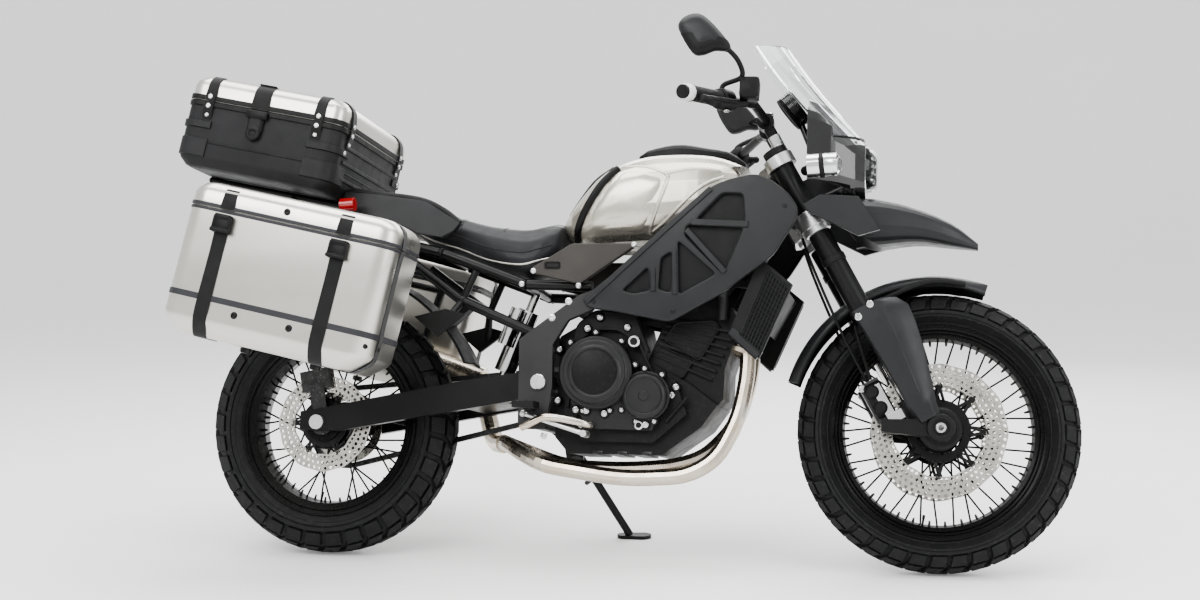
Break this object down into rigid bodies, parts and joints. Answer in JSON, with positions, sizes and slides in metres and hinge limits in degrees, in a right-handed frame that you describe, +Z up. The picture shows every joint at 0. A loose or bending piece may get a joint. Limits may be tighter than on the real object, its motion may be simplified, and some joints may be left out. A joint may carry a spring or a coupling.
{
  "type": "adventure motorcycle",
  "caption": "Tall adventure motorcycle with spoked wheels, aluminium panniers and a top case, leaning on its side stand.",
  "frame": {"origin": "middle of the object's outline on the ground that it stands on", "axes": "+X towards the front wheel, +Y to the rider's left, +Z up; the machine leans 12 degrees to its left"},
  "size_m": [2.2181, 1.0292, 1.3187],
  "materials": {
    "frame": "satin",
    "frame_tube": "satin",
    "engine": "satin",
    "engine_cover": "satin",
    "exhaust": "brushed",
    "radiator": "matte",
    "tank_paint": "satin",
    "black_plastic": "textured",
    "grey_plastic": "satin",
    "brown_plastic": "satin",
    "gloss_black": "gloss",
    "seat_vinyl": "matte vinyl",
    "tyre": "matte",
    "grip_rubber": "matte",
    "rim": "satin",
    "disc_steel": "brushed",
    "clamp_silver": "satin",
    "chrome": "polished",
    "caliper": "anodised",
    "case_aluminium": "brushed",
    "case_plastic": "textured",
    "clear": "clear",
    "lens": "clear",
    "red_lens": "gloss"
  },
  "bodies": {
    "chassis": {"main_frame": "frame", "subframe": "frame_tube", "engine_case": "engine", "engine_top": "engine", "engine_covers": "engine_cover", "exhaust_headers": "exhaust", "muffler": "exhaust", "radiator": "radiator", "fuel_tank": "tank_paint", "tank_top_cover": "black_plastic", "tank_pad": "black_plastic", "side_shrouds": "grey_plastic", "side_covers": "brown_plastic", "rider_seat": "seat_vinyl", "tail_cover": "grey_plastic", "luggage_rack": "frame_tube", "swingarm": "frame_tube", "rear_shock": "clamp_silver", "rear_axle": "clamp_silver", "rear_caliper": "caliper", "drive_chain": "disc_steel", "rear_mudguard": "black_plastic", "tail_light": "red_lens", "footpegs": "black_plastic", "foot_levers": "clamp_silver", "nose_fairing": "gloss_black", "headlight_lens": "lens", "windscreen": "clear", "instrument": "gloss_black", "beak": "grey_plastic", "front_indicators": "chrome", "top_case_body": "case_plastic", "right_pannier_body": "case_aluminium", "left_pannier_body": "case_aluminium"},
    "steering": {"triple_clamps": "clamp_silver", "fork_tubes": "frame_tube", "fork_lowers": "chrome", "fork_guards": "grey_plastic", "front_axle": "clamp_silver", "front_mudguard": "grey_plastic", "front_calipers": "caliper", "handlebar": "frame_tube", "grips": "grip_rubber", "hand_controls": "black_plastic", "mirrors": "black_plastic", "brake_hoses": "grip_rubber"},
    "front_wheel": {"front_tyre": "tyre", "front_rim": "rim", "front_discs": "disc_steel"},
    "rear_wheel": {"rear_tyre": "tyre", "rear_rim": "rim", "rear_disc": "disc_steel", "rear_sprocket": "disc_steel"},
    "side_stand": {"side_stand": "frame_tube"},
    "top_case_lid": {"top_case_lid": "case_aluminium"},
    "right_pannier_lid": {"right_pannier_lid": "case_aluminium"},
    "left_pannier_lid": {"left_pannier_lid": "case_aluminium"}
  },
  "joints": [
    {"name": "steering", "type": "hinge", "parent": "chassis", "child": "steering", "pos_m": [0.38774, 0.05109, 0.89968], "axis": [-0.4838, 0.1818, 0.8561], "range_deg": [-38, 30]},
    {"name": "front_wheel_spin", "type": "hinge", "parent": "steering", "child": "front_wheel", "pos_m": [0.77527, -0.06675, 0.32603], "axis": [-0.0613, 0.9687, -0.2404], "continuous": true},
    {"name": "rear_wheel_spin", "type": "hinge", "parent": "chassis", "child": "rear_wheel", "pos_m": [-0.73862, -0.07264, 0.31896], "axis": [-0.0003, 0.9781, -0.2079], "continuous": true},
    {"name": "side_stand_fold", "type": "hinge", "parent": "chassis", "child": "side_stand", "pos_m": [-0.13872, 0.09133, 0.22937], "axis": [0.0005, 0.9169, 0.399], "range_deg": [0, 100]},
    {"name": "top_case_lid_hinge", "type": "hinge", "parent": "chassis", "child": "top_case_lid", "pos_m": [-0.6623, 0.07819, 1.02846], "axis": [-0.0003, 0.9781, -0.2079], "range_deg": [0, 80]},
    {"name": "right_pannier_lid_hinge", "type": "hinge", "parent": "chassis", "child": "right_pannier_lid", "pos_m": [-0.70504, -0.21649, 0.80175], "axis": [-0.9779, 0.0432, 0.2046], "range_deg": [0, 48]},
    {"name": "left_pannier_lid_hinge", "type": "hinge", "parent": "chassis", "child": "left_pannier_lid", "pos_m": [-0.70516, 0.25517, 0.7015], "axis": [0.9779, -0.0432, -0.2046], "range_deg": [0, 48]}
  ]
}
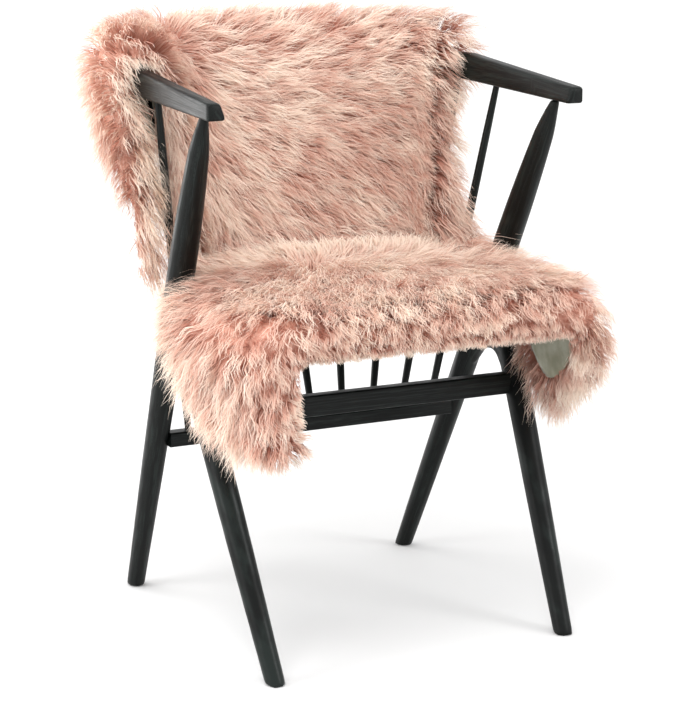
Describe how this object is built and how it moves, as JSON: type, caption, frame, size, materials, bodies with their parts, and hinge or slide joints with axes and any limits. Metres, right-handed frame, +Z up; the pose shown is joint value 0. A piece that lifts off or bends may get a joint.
━━━━━━━━
> **Prompt**
Go through the listing and print each line exactly as it appears.

> **Exercise result**
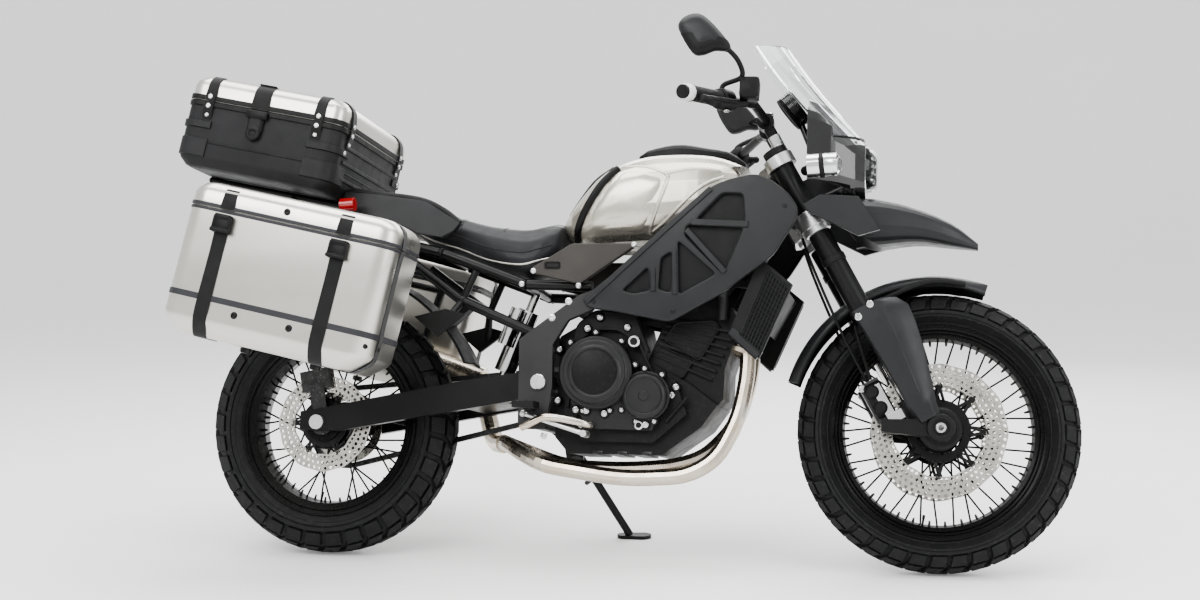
Break this object down into rigid bodies, parts and joints. Answer in JSON, with positions, sizes and slides in metres and hinge limits in degrees, in a right-handed frame that you describe, +Z up. The picture shows every joint at 0. A loose or bending piece may get a joint. Limits may be tighter than on the real object, its motion may be simplified, and some joints may be left out. A joint may carry a spring or a coupling.
{
  "type": "adventure motorcycle",
  "caption": "Tall adventure motorcycle with spoked wheels, aluminium panniers and a top case, leaning on its side stand.",
  "frame": {"origin": "middle of the object's outline on the ground that it stands on", "axes": "+X towards the front wheel, +Y to the rider's left, +Z up; the machine leans 12 degrees to its left"},
  "size_m": [2.2181, 1.0292, 1.3187],
  "materials": {
    "frame": "satin",
    "frame_tube": "satin",
    "engine": "satin",
    "engine_cover": "satin",
    "exhaust": "brushed",
    "radiator": "matte",
    "tank_paint": "satin",
    "black_plastic": "textured",
    "grey_plastic": "satin",
    "brown_plastic": "satin",
    "gloss_black": "gloss",
    "seat_vinyl": "matte vinyl",
    "tyre": "matte",
    "grip_rubber": "matte",
    "rim": "satin",
    "disc_steel": "brushed",
    "clamp_silver": "satin",
    "chrome": "polished",
    "caliper": "anodised",
    "case_aluminium": "brushed",
    "case_plastic": "textured",
    "clear": "clear",
    "lens": "clear",
    "red_lens": "gloss"
  },
  "bodies": {
    "chassis": {"main_frame": "frame", "subframe": "frame_tube", "engine_case": "engine", "engine_top": "engine", "engine_covers": "engine_cover", "exhaust_headers": "exhaust", "muffler": "exhaust", "radiator": "radiator", "fuel_tank": "tank_paint", "tank_top_cover": "black_plastic", "tank_pad": "black_plastic", "side_shrouds": "grey_plastic", "side_covers": "brown_plastic", "rider_seat": "seat_vinyl", "tail_cover": "grey_plastic", "luggage_rack": "frame_tube", "swingarm": "frame_tube", "rear_shock": "clamp_silver", "rear_axle": "clamp_silver", "rear_caliper": "caliper", "drive_chain": "disc_steel", "rear_mudguard": "black_plastic", "tail_light": "red_lens", "footpegs": "black_plastic", "foot_levers": "clamp_silver", "nose_fairing": "gloss_black", "headlight_lens": "lens", "windscreen": "clear", "instrument": "gloss_black", "beak": "grey_plastic", "front_indicators": "chrome", "top_case_body": "case_plastic", "right_pannier_body": "case_aluminium", "left_pannier_body": "case_aluminium"},
    "steering": {"triple_clamps": "clamp_silver", "fork_tubes": "frame_tube", "fork_lowers": "chrome", "fork_guards": "grey_plastic", "front_axle": "clamp_silver", "front_mudguard": "grey_plastic", "front_calipers": "caliper", "handlebar": "frame_tube", "grips": "grip_rubber", "hand_controls": "black_plastic", "mirrors": "black_plastic", "brake_hoses": "grip_rubber"},
    "front_wheel": {"front_tyre": "tyre", "front_rim": "rim", "front_discs": "disc_steel"},
    "rear_wheel": {"rear_tyre": "tyre", "rear_rim": "rim", "rear_disc": "disc_steel", "rear_sprocket": "disc_steel"},
    "side_stand": {"side_stand": "frame_tube"},
    "top_case_lid": {"top_case_lid": "case_aluminium"},
    "right_pannier_lid": {"right_pannier_lid": "case_aluminium"},
    "left_pannier_lid": {"left_pannier_lid": "case_aluminium"}
  },
  "joints": [
    {"name": "steering", "type": "hinge", "parent": "chassis", "child": "steering", "pos_m": [0.38774, 0.05109, 0.89968], "axis": [-0.4838, 0.1818, 0.8561], "range_deg": [-38, 30]},
    {"name": "front_wheel_spin", "type": "hinge", "parent": "steering", "child": "front_wheel", "pos_m": [0.77527, -0.06675, 0.32603], "axis": [-0.0613, 0.9687, -0.2404], "continuous": true},
    {"name": "rear_wheel_spin", "type": "hinge", "parent": "chassis", "child": "rear_wheel", "pos_m": [-0.73862, -0.07264, 0.31896], "axis": [-0.0003, 0.9781, -0.2079], "continuous": true},
    {"name": "side_stand_fold", "type": "hinge", "parent": "chassis", "child": "side_stand", "pos_m": [-0.13872, 0.09133, 0.22937], "axis": [0.0005, 0.9169, 0.399], "range_deg": [0, 100]},
    {"name": "top_case_lid_hinge", "type": "hinge", "parent": "chassis", "child": "top_case_lid", "pos_m": [-0.6623, 0.07819, 1.02846], "axis": [-0.0003, 0.9781, -0.2079], "range_deg": [0, 80]},
    {"name": "right_pannier_lid_hinge", "type": "hinge", "parent": "chassis", "child": "right_pannier_lid", "pos_m": [-0.70504, -0.21649, 0.80175], "axis": [-0.9779, 0.0432, 0.2046], "range_deg": [0, 48]},
    {"name": "left_pannier_lid_hinge", "type": "hinge", "parent": "chassis", "child": "left_pannier_lid", "pos_m": [-0.70516, 0.25517, 0.7015], "axis": [0.9779, -0.0432, -0.2046], "range_deg": [0, 48]}
  ]
}
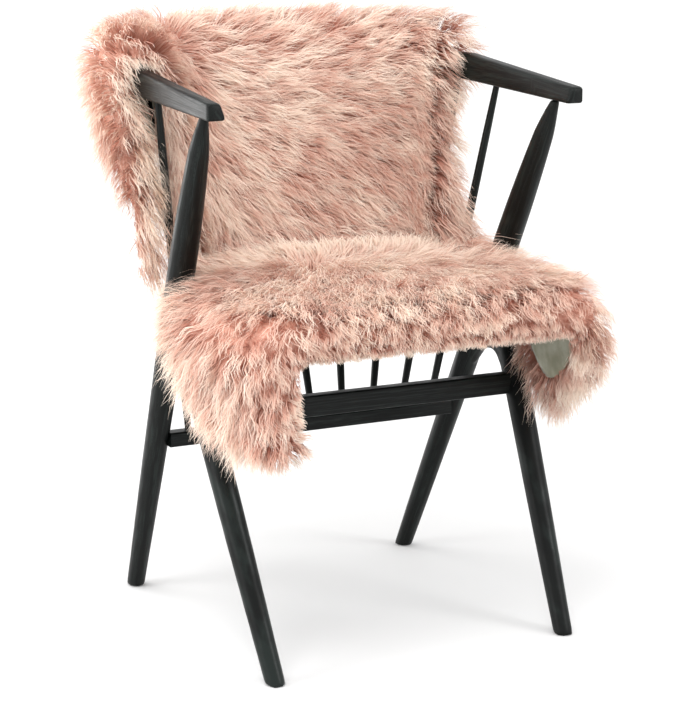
Describe how this object is built and how it moves, as JSON: type, caption, frame, size, materials, bodies with their parts, and hinge or slide joints with axes and any limits. Metres, right-handed frame, +Z up; the pose shown is joint value 0. A piece that lifts off or bends may get a joint.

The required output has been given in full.